During the course of the hearing the examiner persistently interrupted the examination of witnesses, not only the witnesses offered by the Company but also those called by the General Counsel. While Irby was attempting to give his testimony the examiner interrupted approximately sixty times to ask questions. The record is replete with instances where the examiner stopped counsel in examination of witnesses, assumed the responsibility of taking over the interrogation in argumentative fashion; on occasions he displayed a critical approach, obvious disbelief and, in a few instances, what appears to be an attitude closely bordering on partisanship or even hostility. To say the least, there was every indication of unwarranted interference with the systematic and orderly presentation of evidence since there was no indicium of ineptness or incompetency of counsel or their inability to properly develop the issues.

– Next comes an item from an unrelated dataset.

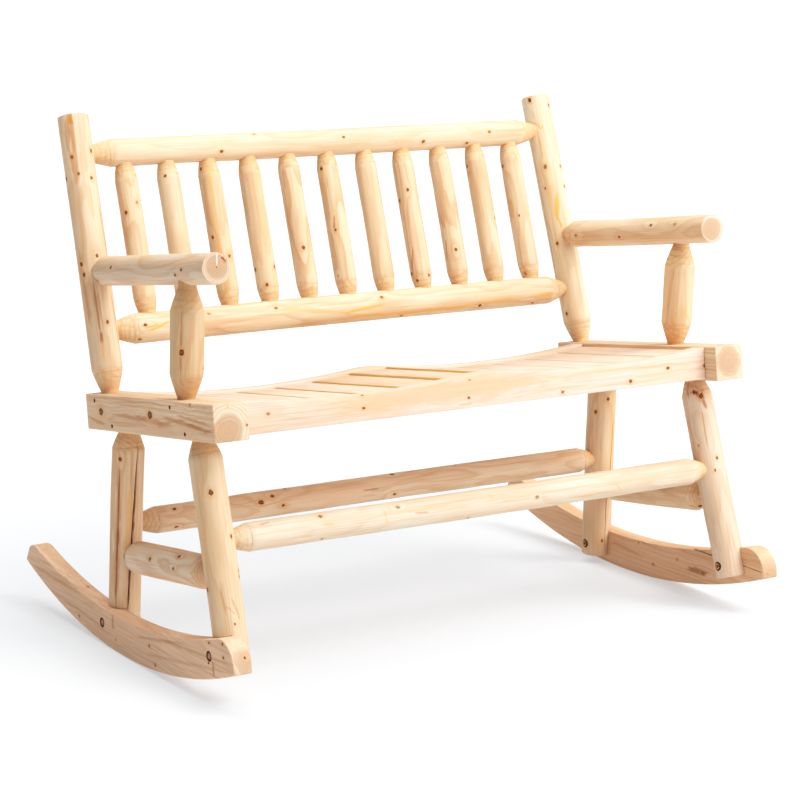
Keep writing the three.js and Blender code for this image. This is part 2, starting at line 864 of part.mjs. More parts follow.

Under such circumstances the temptation is strong to accept the Company's invitation to order a new hearing before another examiner. Such action might be well calculated to have a salutary effect and convey a timely warning that in this circuit this court will brook no display of partisanship, hostility, advocacy, bias or prejudice on the part of trial examiners in administrative proceedings.
Let there be no misunderstanding of these comments. Certainly a trial examiner is free to and should interrupt witnesses on occasions when necessary to a clarification of the testimony. But he must be impartial and must not attempt to establish proof to support the position of any party to the controversy; once he does so he becomes an advocate or a participant, thus ceasing to function as an impartial trier of fact, and a hearing so conducted is lacking in the fundamental fairness required by due process. In the first instance it is the duty and obligation of the administrative agency or board receiving a trial examiner's report and recommendation to carefully scrutinize the record for any indication of bias, prejudice or partiality on the part of the examiner and if such is evident a rehearing should be ordered. We shall expect no less.
Enforcement granted in part and denied in part.
See 146 N.L.R.B. No. 27
The examiner and the Board found Tele-Trip guilty of violating Section 8(a) (1) of the Act in interrogating an employee concerning the identity of union leaders, making threats of economic reprisals if employees joined the Union and in granting a unilateral wage increase; also guilty of violating 8(a) (3) by discharging two employees for their union activities. Exceptions to the examiner's report filed by the Company were overruled and the findings and conclusions of the examiner were adopted by the Board.
Jenkins testified at the hearing that when she received the letter Irby told her to pay no attention to it and she would soon be getting a wage increase
Section 2(11) defines the term "supervisor" as:
"any individual having authority, in the interest of the employer, to hire, transfer, suspend, lay off, recall, promote, discharge, assign, reward, or discipline other employees, or responsibly to direct them, or to adjust their grievances, or effectively to recommend such action, if in connection with the foregoing the exercise of such authority is not of a merely routine or clerical nature, but requires the use of independent judgment."